Yomiuri Shimbun file photo
The Health, Labor and Welfare Ministry

The amount of suspicious accesses to the computer system of KM Biologics Co., a Kumamoto-based pharmaceutical company that is developing a coronavirus vaccine, has increased drastically following the company’s announcement of its vaccine development, The Yomiuri Shimbun has learned.

The company has stepped up countermeasures and it has not confirmed any leaks. As companies worldwide scramble to develop a vaccine, this is another example of cutting-edge information being targeted.

The company, one of the top manufacturers of vaccines, develops “inactivated vaccines,” which involve injecting a person with a virus that has lost its infectious power to allow the person to develop immunity.

After KM Biologics announced the development of the vaccine on May 22 last year, there was a sharp increase in suspicious accesses to its system starting around July, according to the company. Sometimes, there were several hundred attempts per minute to break through the company’s firewall. Overall, the amount of suspicious accesses has doubled compared to before the announcement, and most of it originated overseas.

So-called “targeted email attacks,” which are emails containing viruses, have also been confirmed. The company said that information regarding KM Biologics’ emails may have been stolen from its business partners, and these email attacks may have been sent to the company’s employees.

“It could be a sign that they are planning a cyber-attack,” the company said. “The attacks may be targeting information related to the coronavirus vaccine.”

The company also stressed it has been taking appropriate measures to protect itself and said, “No damage or leaks have been confirmed.”

To further strengthen countermeasures, the company began using artificial intelligence in autumn last year to filter out suspicious emails.

In the near future, the company will begin operating a security operation center to intensively and continuously monitor its computer network. It will also increase the number of experts who respond to attacks.

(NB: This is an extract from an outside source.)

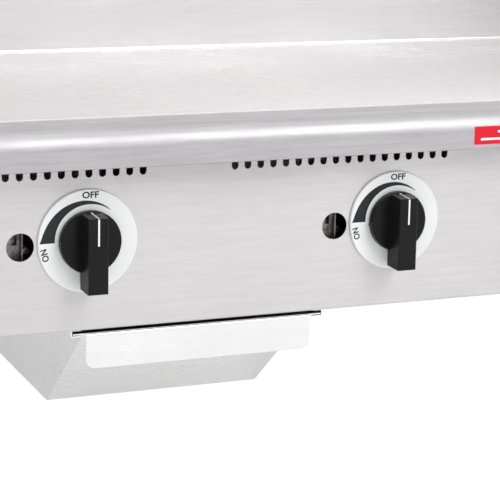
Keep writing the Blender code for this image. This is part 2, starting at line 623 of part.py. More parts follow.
# ================================================================ drip tray
def make_tray(body, steel):
    """Open pan with a leaning front wall, side flanges that run in two rails, and a front handle."""
    axis = empty("tray_slide", (TRAY_X, 0, TRAY_TOP), body)
    wall_front = TRAY_FRONT + TRAY_FRONT_RIM
    wall_back = TRAY_FRONT + TRAY_LENGTH - TRAY_FLANGE

    def ring(shape, half, front, back, z, rise=0.0):
        corners = (-half, front, z), (half, front, z), (half, back, z + rise), (-half, back, z + rise)
        return [shape.verts.new(place) for place in corners]

    shape = bmesh.new()
    floor_front, floor_back = wall_front + TRAY_FRONT_SLOPE, wall_back - TRAY_BACK_SLOPE
    lean = SHEET * math.hypot(TRAY_DROP, TRAY_FRONT_SLOPE) / TRAY_DROP
    flange_half = TRAY_HALF_TOP + TRAY_FLANGE
    flange_back = wall_back + TRAY_FLANGE
    rings = [
        ring(shape, TRAY_HALF_BOTTOM, floor_front, floor_back, -TRAY_DROP, TRAY_FLOOR_RISE),
        ring(shape, TRAY_HALF_TOP, wall_front, wall_back, -SHEET),
        ring(shape, flange_half, TRAY_FRONT, flange_back, -SHEET),
        ring(shape, flange_half, TRAY_FRONT, flange_back, 0),
        ring(shape, TRAY_HALF_TOP - SHEET, wall_front + lean, wall_back - SHEET, 0),
        ring(shape, TRAY_HALF_BOTTOM - SHEET, floor_front + lean, floor_back - SHEET, -TRAY_DROP + SHEET,
             TRAY_FLOOR_RISE),
    ]
    for a, b in zip(rings, rings[1:]):
        for i in range(4):
            shape.faces.new((a[i], a[(i + 1) % 4], b[(i + 1) % 4], b[i]))
    shape.faces.new(rings[0])
    shape.faces.new(rings[-1])
    solid("drip_tray", shape, steel, axis)

    low = -HANDLE_HEIGHT + HANDLE_CORNER
    outline = [(-HANDLE_HALF, 0), *arc((-HANDLE_HALF + HANDLE_CORNER, low), HANDLE_CORNER, 180, 270, 6),
               *arc((HANDLE_HALF - HANDLE_CORNER, low), HANDLE_CORNER, 270, 360, 6), (HANDLE_HALF, 0)]
    solid("tray_handle", extruded(outline, HANDLE_SETBACK, HANDLE_SETBACK + SHEET, "Y"), steel, axis)


def make_tray_rails(body, steel):
    """Two C-shaped rails under the floor that the tray's flanges slide in."""
    high = BODY_BASE - GAP
    low = TRAY_TOP - SHEET - RAIL_SLIP - SHEET
    web = TRAY_HALF_TOP + TRAY_FLANGE + RAIL_SLIP + SHEET
    lip = TRAY_HALF_TOP + 0.003
    front = TRAY_FRONT
    for side, name in ((-1, "left_tray_rail"), (1, "right_tray_rail")):
        line = [(lip, low), (web, low), (web, high), (lip, high)]
        outline = [(TRAY_X + side * x, z) for x, z in folded(line, SHEET)]
        solid(name, extruded(outline, front, front + TRAY_LENGTH, "Y"), steel, body)


# ================================================================ legs and feet
def make_legs(body, steel):
    """Four legs bolted under the body, each with a foot that screws in and out to level the griddle."""
    top = BODY_BASE - GAP
    places = {
        "front_left": (-LEG_X, LEG_FRONT), "front_right": (LEG_X, LEG_FRONT),
        "back_left": (-LEG_X, DEPTH - LEG_BACK), "back_right": (LEG_X, DEPTH - LEG_BACK),
    }
    foot_top = FOOT_HEIGHT - GAP
    bore = STUD_RADIUS + STUD_SLIP
    bore_end = FOOT_HEIGHT + STUD_LENGTH + 0.004
    for place, (x, y) in places.items():
        axis = empty("foot_axis_" + place, (x, y, 0), body)
        leg = [(top, 0), (top, LEG_FLANGE_RADIUS), (top - 0.004, LEG_FLANGE_RADIUS),
               (top - 0.006, LEG_RADIUS), (FOOT_HEIGHT + 0.012, LEG_RADIUS), (FOOT_HEIGHT, FOOT_RADIUS),
               (FOOT_HEIGHT, bore), (bore_end, bore), (bore_end, 0)]
        solid("leg_" + place, turned(leg, "Z", 28), steel, body, (x, y, 0))
        foot = [(0, 0), (0, FOOT_RADIUS - 0.003), (0.003, FOOT_RADIUS), (foot_top - 0.008, FOOT_RADIUS),
                (foot_top, FOOT_RADIUS - 0.004), (foot_top, STUD_RADIUS),
                (foot_top + STUD_LENGTH, STUD_RADIUS), (foot_top + STUD_LENGTH, 0)]
        solid("foot_" + place, turned(foot, "Z", 24), steel, axis)


# ================================================================ assembly
def main():
    clear_scene()
    steel = material("brushed_stainless", (0.62, 0.62, 0.63), 0.35, 1.0)
    plate_steel = material("polished_plate", (0.66, 0.65, 0.65), 0.22, 1.0)
    galvanised = material("galvanised_sheet", (0.48, 0.49, 0.50), 0.55, 1.0)
    burner_steel = material("burner_steel", (0.30, 0.29, 0.28), 0.6, 1.0)
    black_iron = material("black_iron_pipe", (0.06, 0.06, 0.065), 0.6, 0.8)
    brass = material("brass", (0.72, 0.55, 0.25), 0.35, 1.0)
    aluminium = material("aluminium_tube", (0.70, 0.70, 0.71), 0.45, 1.0)
    white = material("bezel_white", (0.86, 0.87, 0.87), 0.35, 0.0)
    black = material("knob_black", (0.02, 0.02, 0.022), 0.4, 0.0)

    panel_y = (RAIL_OUT - DEPTH - SUPPLY_STUB) / 2
    body = empty("griddle", (0, panel_y, 0))

    make_front_panel(body, steel)
    make_side_panels(body, steel)
    make_back_panel(body, steel)
    make_floor(body, galvanised)
    make_front_rail(body, steel)
    make_trough(body, steel)
    make_chute(body, steel)
    make_plate(body, plate_steel)
    make_plate_rests(body, galvanised)
    make_splash_guards(body, steel)
    make_flue(body, steel)
    make_firewall(body, galvanised)
    make_burners(body, burner_steel)
    make_pipes(body, black_iron)
    for bay in BAYS:
        make_valve(bay, body, aluminium)
        make_pilot(bay, body, brass, aluminium)
        make_bezel(bay, body, white)
        make_knob(bay, body, black, brass)
    make_tray(body, steel)
    make_tray_rails(body, galvanised)
    make_legs(body, steel)


main()
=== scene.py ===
# %% [markdown]
# # A countertop gas griddle
#
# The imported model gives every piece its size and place. This lesson makes the finished surfaces
# around it: folded stainless sheet, a polished cooking plate, moulded knobs and printed dials.

# %% Load the frame
import math

import bmesh
import bpy
from mathutils import Matrix, Vector


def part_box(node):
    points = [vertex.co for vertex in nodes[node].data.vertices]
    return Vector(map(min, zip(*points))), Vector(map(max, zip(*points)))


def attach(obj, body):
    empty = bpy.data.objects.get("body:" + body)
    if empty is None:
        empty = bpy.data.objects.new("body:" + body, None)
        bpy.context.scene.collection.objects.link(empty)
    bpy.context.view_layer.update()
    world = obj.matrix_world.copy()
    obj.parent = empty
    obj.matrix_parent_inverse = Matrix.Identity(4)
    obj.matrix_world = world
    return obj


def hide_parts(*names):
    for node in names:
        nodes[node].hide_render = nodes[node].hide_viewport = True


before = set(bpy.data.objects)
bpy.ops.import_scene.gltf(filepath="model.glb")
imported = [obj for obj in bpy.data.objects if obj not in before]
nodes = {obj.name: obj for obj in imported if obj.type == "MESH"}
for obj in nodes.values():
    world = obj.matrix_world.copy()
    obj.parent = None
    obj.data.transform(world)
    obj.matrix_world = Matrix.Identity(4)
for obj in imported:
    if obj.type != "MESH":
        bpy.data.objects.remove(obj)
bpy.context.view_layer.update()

# %% [markdown]
# ## Camera
#
# A long lens far away keeps the griddle's edges nearly parallel, as in a catalogue. The
# camera's axes are worked out from three turns: to the right, down, and a slight roll.

# %% Camera
LENS = 0.14666
SENSOR = 0.036
YAW, PITCH, ROLL = 0.4215, 0.2108, 0.0205
CAMERA_FROM_KNOB = Vector((-0.5882, -1.6630, 0.3705))

knob_low, knob_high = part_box("valve_stem_1")
panel_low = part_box("front_panel")[0]
first_knob = Vector(((knob_low.x + knob_high.x) / 2, panel_low.y, (knob_low.z + knob_high.z) / 2))

forward = Vector((math.sin(YAW) * math.cos(PITCH), math.cos(YAW) * math.cos(PITCH), -math.sin(PITCH)))
level = Vector((math.cos(YAW), -math.sin(YAW), 0))
above = level.cross(forward)
across = math.cos(ROLL) * level + math.sin(ROLL) * above
upward = math.cos(ROLL) * above - math.sin(ROLL) * level

camera_data = bpy.data.cameras.new("camera")
camera_data.lens = LENS * 1000
camera_data.sensor_width = SENSOR * 1000
camera_data.clip_start = 0.05
camera_data.clip_end = 100
camera = bpy.data.objects.new("camera", camera_data)
bpy.context.scene.collection.objects.link(camera)
placing = Matrix((across, upward, -forward)).transposed().to_4x4()
placing.translation = first_knob + CAMERA_FROM_KNOB
camera.matrix_world = placing
bpy.context.scene.camera = camera
print("camera", [round(v, 3) for v in camera.location])

# %% [markdown]
# ## Room and light
#
# Bright metal has no look of its own: it shows what is around it. A pale floor, a white room that is
# brighter behind than in front, with softly darker uprights in it, and three large soft lamps give it
# light and dark to reflect. The room is a shading by direction, because that needs no walls to build.

# %% Room helpers
scene = bpy.context.scene
scene.view_settings.view_transform = "Standard"
room = bpy.data.worlds.new("room")
scene.world = room
room.use_nodes = True
tree = room.node_tree
tree.nodes.clear()
direction = tree.nodes.new("ShaderNodeTexCoord")
split = tree.nodes.new("ShaderNodeSeparateXYZ")
tree.links.new(direction.outputs["Generated"], split.inputs[0])


def ramped(value, low, high, to_low, to_high):
    """Stretches one direction's value over a range of brightness."""
    made = tree.nodes.new("ShaderNodeMapRange")
    for label, number in (("From Min", low), ("From Max", high), ("To Min", to_low), ("To Max", to_high)):
        made.inputs[label].default_value = number
    tree.links.new(value, made.inputs["Value"])
    return made.outputs[0]


def multiplied(first, second):
    """One brightness times another."""
    made = tree.nodes.new("ShaderNodeMath")
    made.operation = "MULTIPLY"
    tree.links.new(first, made.inputs[0])
    tree.links.new(second, made.inputs[1])
    return made.outputs[0]


print("room tree ready:", len(tree.nodes), "nodes")

# %% Room
HORIZON, CEILING, ROOM_FRONT, ROOM_BACK, SCREEN_DARK = 0.96, 0.85, 0.84, 1.16, 0.84
LEFT_WALL, RIGHT_WALL = 0.82, 1.22
UPRIGHT_STRETCH, UPRIGHT_SCALE = 0.12, 5.5
rising = multiplied(ramped(split.outputs["Z"], -0.05, 0.25, HORIZON, 1.0),
                    ramped(split.outputs["Z"], 0.45, 0.90, 1.0, CEILING))
behind = ramped(split.outputs["Y"], -0.7, 0.7, ROOM_FRONT, ROOM_BACK)
flat_ring = tree.nodes.new("ShaderNodeVectorMath")
flat_ring.operation = "MULTIPLY"
flat_ring.inputs[1].default_value = (1, 1, UPRIGHT_STRETCH)
tree.links.new(direction.outputs["Generated"], flat_ring.inputs[0])
uprights = tree.nodes.new("ShaderNodeTexNoise")
uprights.inputs["Scale"].default_value = UPRIGHT_SCALE
uprights.inputs["Detail"].default_value = 1.0
tree.links.new(flat_ring.outputs[0], uprights.inputs["Vector"])
panels = ramped(uprights.outputs["Fac"], 0.40, 0.60, SCREEN_DARK, 1.0)
walls = ramped(split.outputs["X"], 0.25, 0.55, LEFT_WALL, RIGHT_WALL)
brightness = multiplied(multiplied(rising, behind), multiplied(panels, walls))
print("room brightness set by direction")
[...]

■ Cyber-attacks launched worldwide

There have been cyber-attacks, one after the other, targeting coronavirus vaccines worldwide. The European Medicines Agency was hit by unauthorized access to vaccine information provided by U.S. pharmaceutical giant Pfizer Inc. and German pharmaceutical company BioNTech, which was being reviewed by the agency.

In Japan, the Health, Labor and Welfare Ministry issued a written alert to companies and research institutes in August last year, calling for them to take such measures as strengthening surveillance systems to detect unauthorized accesses and updating antivirus software.

“Attempts made to hack into a system are usually precursors of a full-scale cyber-attack,” said Motohiro Tsuchiya, dean of Faculty of Policy Management at Keio University who specializes in cybersecurity. “Attackers are relentless in their attacks, but society as a whole needs to fortify its defenses.”